GstDebugger.debugPipeline("before-block", pipeline);
teePad.block(() -> {
    log.info("blocked teePad {} of {} - isBlocked={} isBlocking={}",
            teePad.getName(), tee.getName(), teePad.isBlocked(), teePad.isBlocking());

    // release pad here

    future.complete(null);
});

log.info("after requesting block of teePad {} of {} - isBlocked={} isBlocking={}",
        teePad.getName(), tee.getName(), teePad.isBlocked(), teePad.isBlocking());

GstDebugger.debugPipeline("after-block", pipeline);
future.get();

A src-Pad of a tee is blocked in order to correctly release it. If the pad is currently idle, one would expect the Runnable-Closure to be called immediately, otherwise one would expect the call to .block to complete and the callback being called shortly thereafter.

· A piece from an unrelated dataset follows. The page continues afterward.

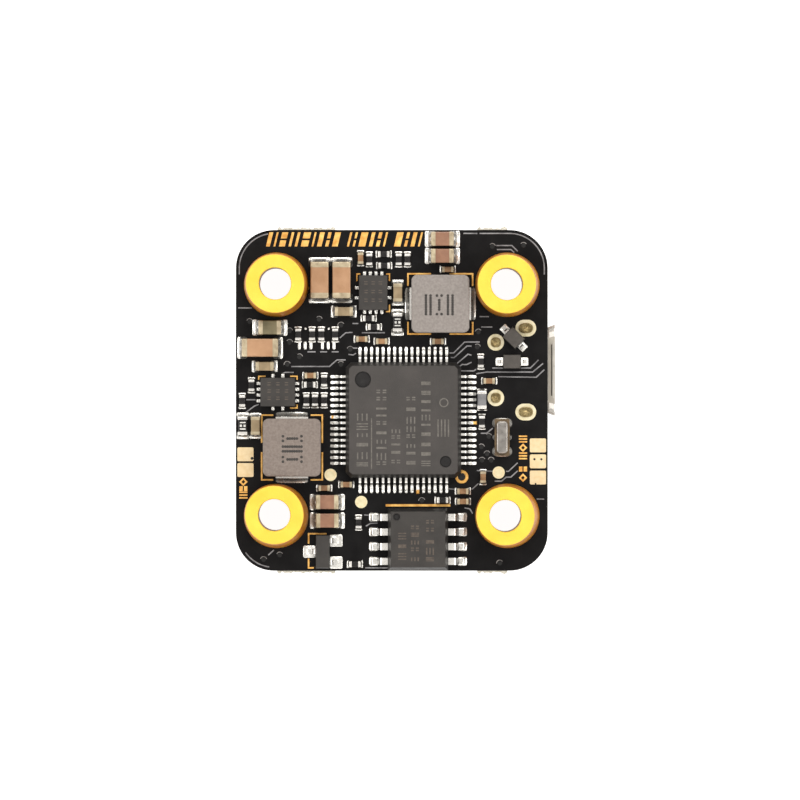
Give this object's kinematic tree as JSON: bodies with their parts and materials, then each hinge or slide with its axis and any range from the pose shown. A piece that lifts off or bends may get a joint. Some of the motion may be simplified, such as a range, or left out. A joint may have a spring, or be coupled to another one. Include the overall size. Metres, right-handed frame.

50% of the time this work and the logs look like this:

[main] INFO de.mazdermind.gintercom.mixingcore.Panel - requesting block of teePad src_0 of rx-1 - isBlocked=false isBlocking=false
[main] INFO de.mazdermind.gintercom.mixingcore.Panel - after requesting block of teePad src_0 of rx-1 - isBlocked=true isBlocking=false

(gst1-java-core:14957): GStreamer-CRITICAL **: 18:27:10.478: gst_pad_probe_info_get_event: assertion 'info->type & (GST_PAD_PROBE_TYPE_EVENT_DOWNSTREAM | GST_PAD_PROBE_TYPE_EVENT_UPSTREAM)' failed
[GstBus] INFO de.mazdermind.gintercom.mixingcore.Panel - blocked teePad src_0 of rx-1 - isBlocked=true isBlocking=false

(gst1-java-core:14957): GStreamer-CRITICAL **: 18:27:10.480: gst_pad_probe_info_get_event: assertion 'info->type & (GST_PAD_PROBE_TYPE_EVENT_DOWNSTREAM | GST_PAD_PROBE_TYPE_EVENT_UPSTREAM)' failed

aside from the assertation, which is a different issue and probably not harmful, one can see that the callback has been called from the GstBus thread and that right after the request to block, the pad is already blocked.

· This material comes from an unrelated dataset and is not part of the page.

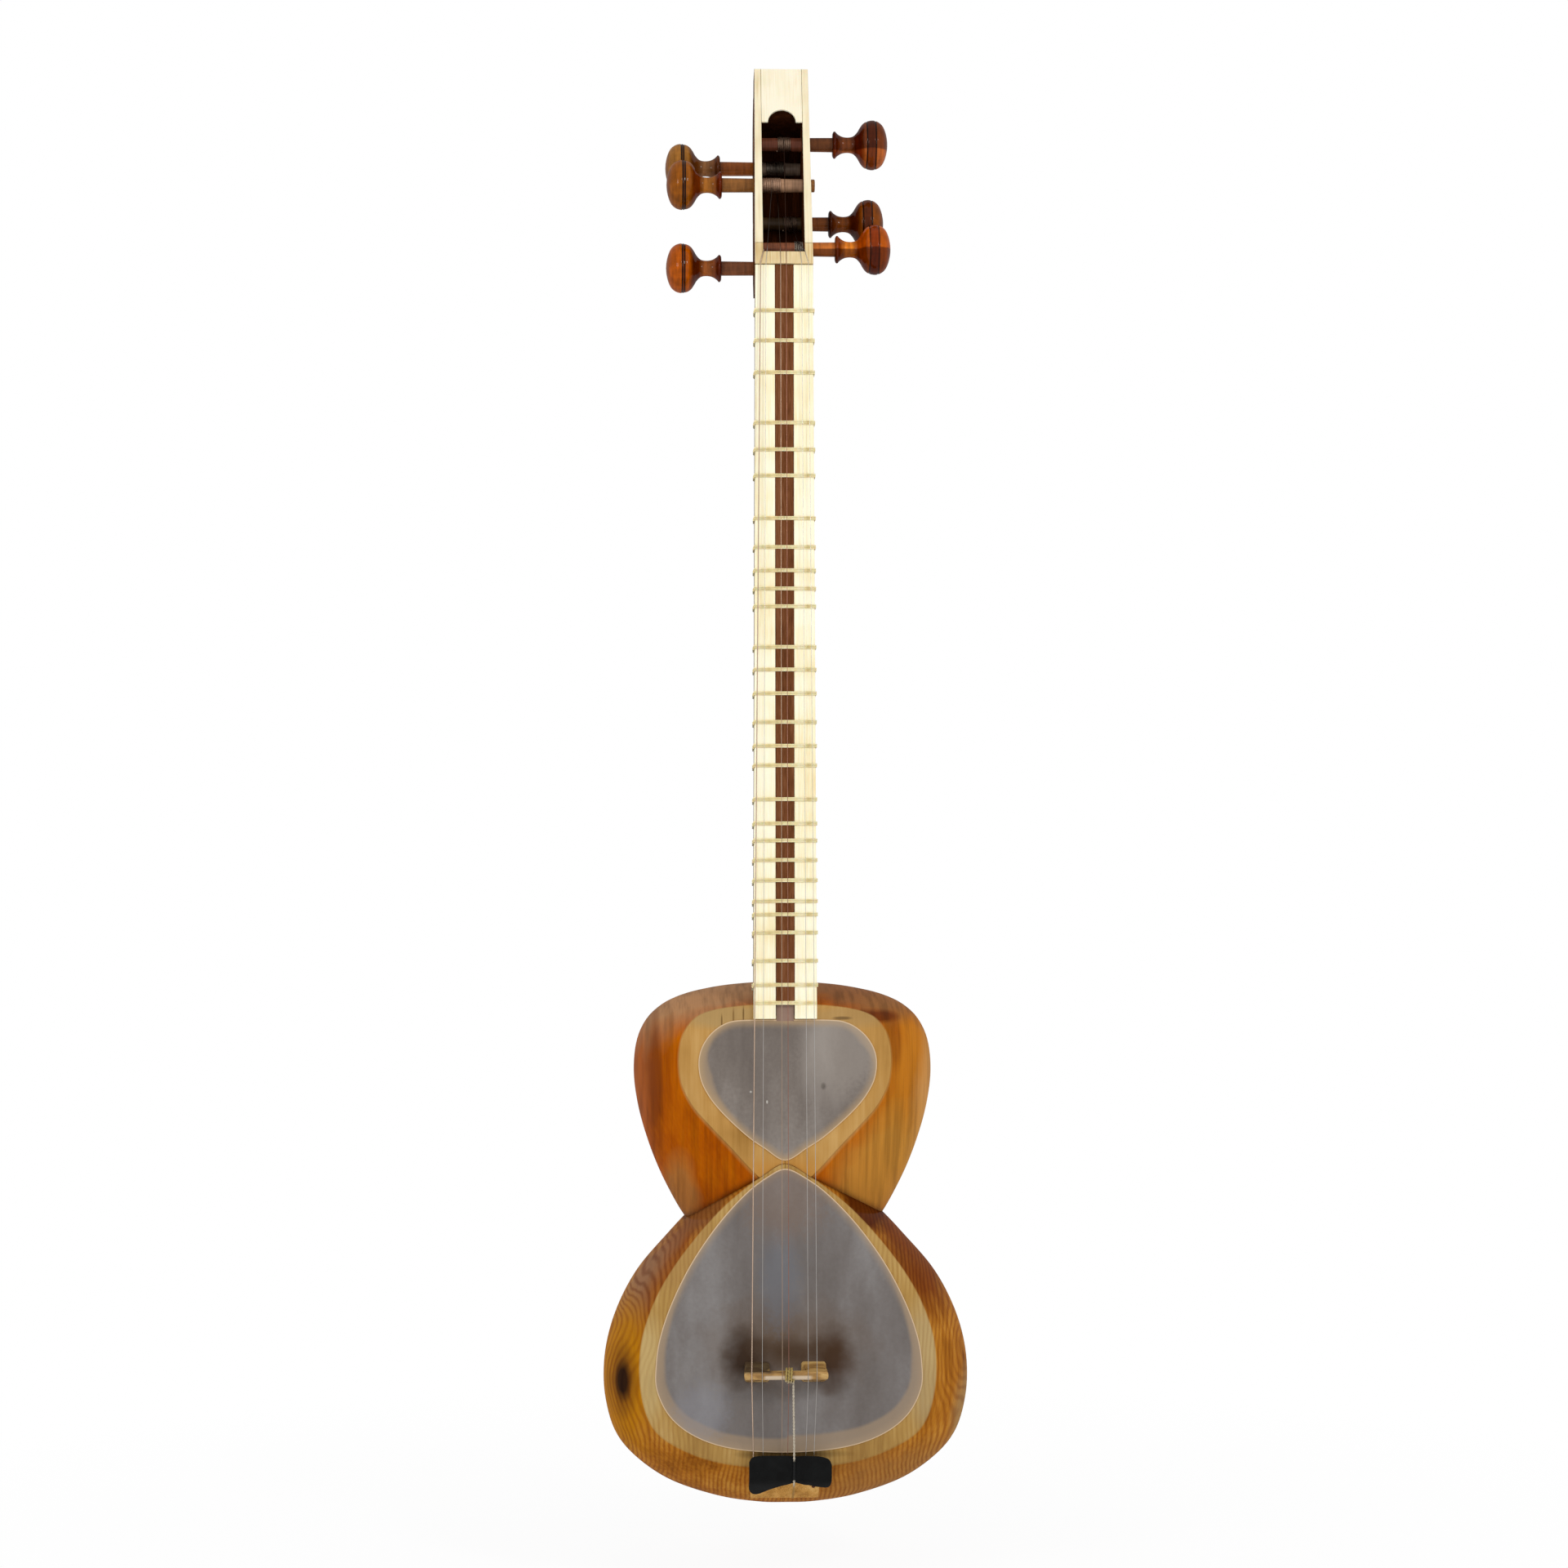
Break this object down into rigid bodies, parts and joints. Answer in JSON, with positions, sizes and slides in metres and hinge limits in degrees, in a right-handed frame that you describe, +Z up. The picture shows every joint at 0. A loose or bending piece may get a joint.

The other 50% of the time the logs show, that the pad is still being blocked, but the callback never gets called:

[main] INFO de.mazdermind.gintercom.mixingcore.Panel - requesting block of teePad src_0 of rx-1 - isBlocked=false isBlocking=false
[main] INFO de.mazdermind.gintercom.mixingcore.Panel - after requesting block of teePad src_0 of rx-1 - isBlocked=true isBlocking=false
…
(Timeout in Test-Runner after some Minutes)

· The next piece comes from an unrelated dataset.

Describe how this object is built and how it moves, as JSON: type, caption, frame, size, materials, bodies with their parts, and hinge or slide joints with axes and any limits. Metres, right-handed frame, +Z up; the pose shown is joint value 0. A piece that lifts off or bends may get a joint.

The dot-File-Diagrams show now surprises; the Pad is displayed as blocked just as the result of isBlocked suggest: https://mazdermind.de/volatile/dot-files.zip

Edit I can reproduce the issue with gst1-java-core 1.1.0 and 1.2.0-SNAPSHOT from master

neilcsmith-net commented 4 years ago

Thanks for the report. I could do with a reproducible test case and comparison C code here. I'm also not sure if the assertion is harmless - see eg. https://groups.google.com/forum/#!topic/gstreamer-java/w7sbHPYYzEg

neilcsmith-net commented 4 years ago

Possibly also look at debugger stepping through https://github.com/gstreamer-java/gst1-java-core/blob/master/src/org/freedesktop/gstreamer/Pad.java#L395 Maybe something is wrong in the mask filtering / structure here?

MaZderMind commented 4 years ago

I've extracted the problematic Code into a Library: https://github.com/MaZderMind/gintercom-mixing-core It contains one Integration-Test, MixingCoreIT. When running the Test in a Loop (I'm using IntelliJ's "Repeat Until Failure" feature) after a while (On my Notebook it takes between 000 and 300 Test-Runs, total 5-10 minutes) one of the Tests get stuck in de.mazdermind.gintercom.mixingcore.Panel#releaseSrcPad by not calling the callback of teePad.block.

I'm trying to debug this and will keep this ticket updated, but the rare occasion of the problem does make in-situ debugging quite hard, so it more or less comes down to print/log-style debugging.

neilcsmith-net commented 4 years ago

OK, keep us up-to-date with how you get on. Also, try adding some System.gc() calls into key points in the test and see if that alters the frequency at which things occur.

MaZderMind commented 4 years ago

I found at least two different problems in this area, but I think there might still be a third problem. But let's start with no.1:

When GSTPAD_API.gst_pad_add_probe is called with a mask that of IDLE which usually is what we want when calling block(), it can, if the pad is already IDLE directly call the probe-callback from the calling thread.

In the case of block() this will directly jump into blocks eventReceived method, which will directly call removeCallback.

removeCallback tries to find the callback-object in the Pad's signals but fails to do so, because we actually have not yet created the actual callback object - we're still stuck in the constructor-call of the GCallback object.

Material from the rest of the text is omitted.